Parking area exceeds building area by a large margin in sprawl because you must drive everywhere for everything. Sprawling districts like office parks are not only inefficient in themselves, but impose a great infrastructure burden on the municipalities where they’re located roughly proportional to the inefficient land use within their borders. Charles Marohn of Strong Towns and Joe Minicozzi of Urban 3 have been exposing the Ponzi scheme of sprawl for over a decade, showing how every city pre-COVID had a date at which it would go bankrupt due to its inability to continue to maintain the infrastructure in sprawl, which can easily have as much as 3-4 times the infrastructure per property as traditional urbanism. The pandemic may have compressed the bankruptcy timeframe for cities from decades or years to months or even weeks. This will be a question of survival for municipalities all over, and let’s be clear: office parks may have a lot of high-income white-collar occupants with political influence, but the development form puts them close to last in terms of tax revenue vs. infrastructure maintenance burden. In business terms, they’re “alligators,” and they will eat you.

Home Officing

The previous three problems are long-standing; this one is newer. Yes, New Urbanists have been advocating for live/work units and other forms of working from home for decades, and some of us have tried it, but it was not so pervasive a practice in the pre-quarantine days.
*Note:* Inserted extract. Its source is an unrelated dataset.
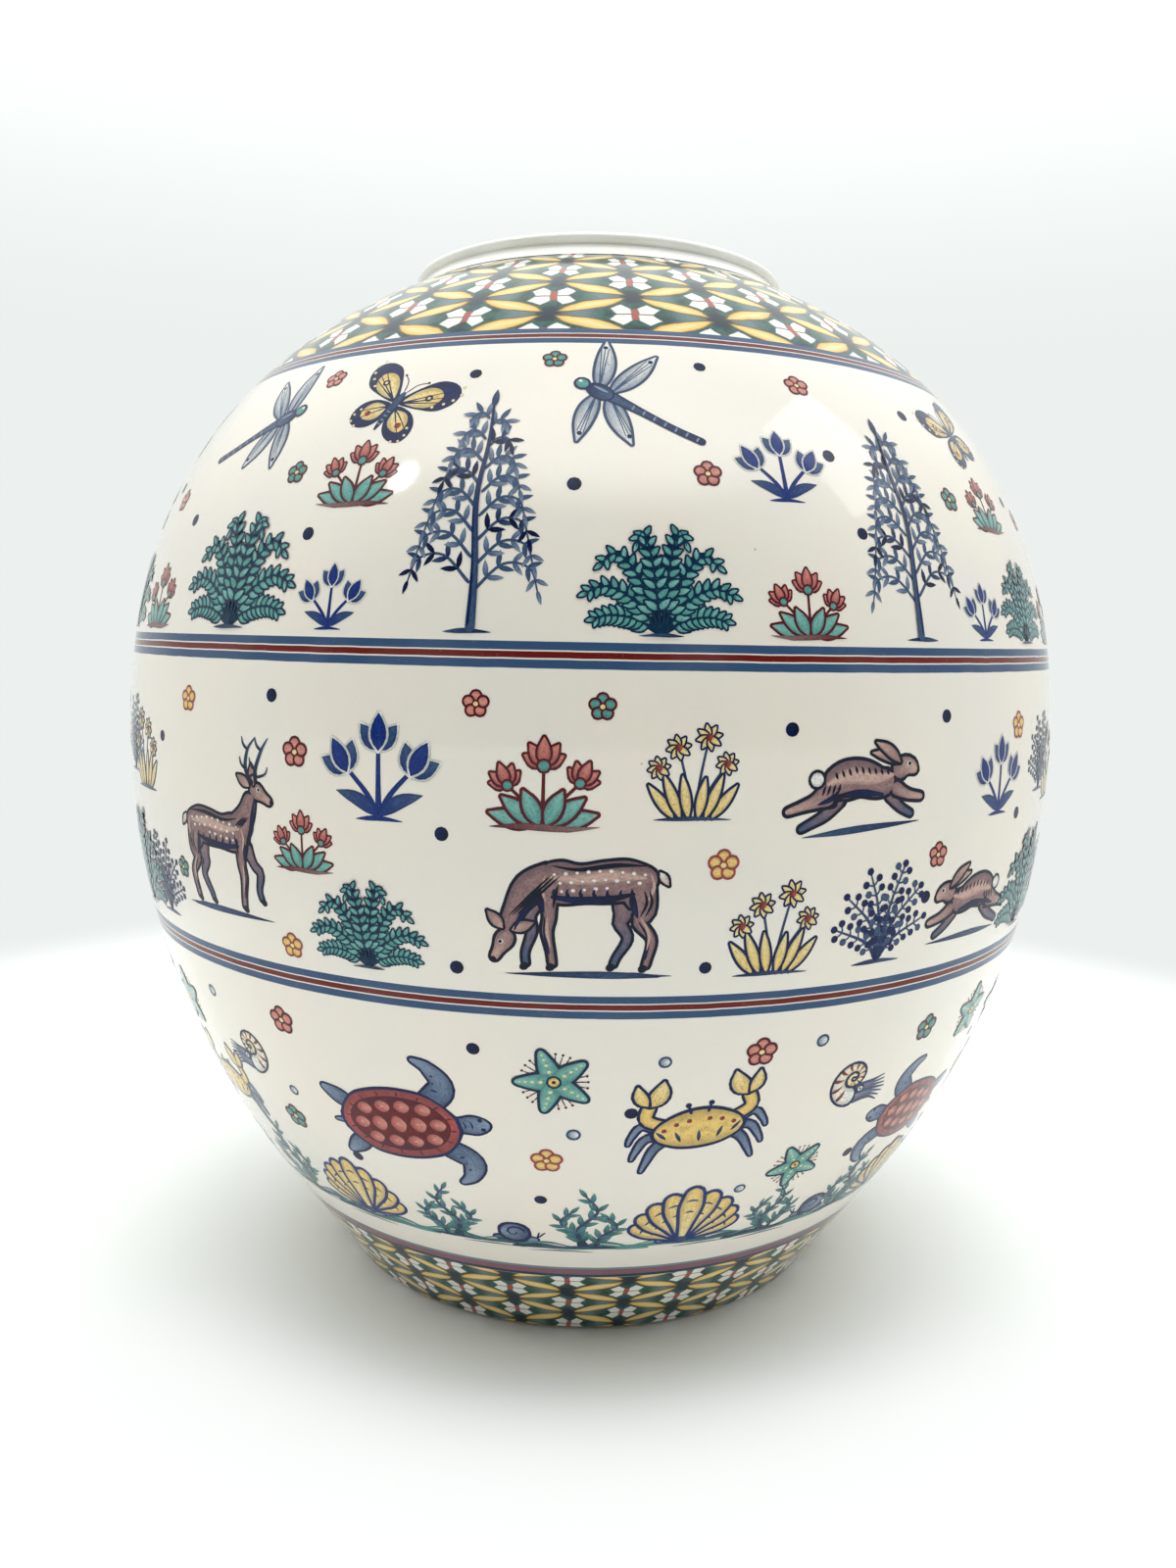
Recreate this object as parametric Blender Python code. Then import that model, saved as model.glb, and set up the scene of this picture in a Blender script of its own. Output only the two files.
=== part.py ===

Now, however, the millions lucky enough to still be employed and able to work from home are giving it a massive test run. And no, not everyone loves it. Those with small children are finding it especially challenging. But these are enormously eye-opening days for many companies, as they ask “what if we don’t really need this huge space with its huge rent?” Expect many of those companies to downscale post-COVID to varying degrees. Others will follow the PlaceMakers example, which has since the beginning operated with everyone in different cities. I look for those companies to provide stipends for the cost of the home office and childcare for those who need it. If these things happen, then office rents will soon be far more affordable. Couple that with the fact that lease delinquency is massive, and it’s obviously high time for all office building owners, whether in an office park or somewhere else, to start getting creative on what to do now.

Real Solutions

Fifteen years ago, the common solution in most places to a failed land use type like office parks was decline and eventual abandonment. Fortunately, much work has been done in the intervening years on what is now known as Suburban Retrofit, Sprawl Repair, or Sprawl Recovery. There are now reams of techniques out there such as those found in the Sprawl Repair Manual and Retrofitting Suburbia . Other resources include Build a Better Burb, hosted by the Congress for the New Urbanism . And you can (and should) start small instead of huge demolish-and-rebuild plans. Begin the very first things tactically, then build in small increments because not many want to spend huge chunks of money at the moment.

Dinosaur or Chrysalis?

Dinosaurs are… well, you know, dead. Will the office park be remembered as a dinosaur or a chrysalis? The chrysalis is the intermediate form between a caterpillar and a butterfly. The dinosaur ran out of chances to transform, but it’s in the blood of the chrysalis. What is the office park? It depends on the leadership in each one. If they’re willing to transform on the scale of an extreme makeover, then it’s not actually that hard to do since office parks are made up of big chunks of mostly-empty land, meaning that many things are possible. And it has already been done; check out the Township at Colony Park , which began 20 years ago to build a robust mixed-use community in a couple pods of an office park. Mike Thompson can tell you more about it. So it comes down to this for the leadership: are you willing to grow up and become a city so you can pay your own way and attract young talent, or will you get stuck and die? It’s your choice.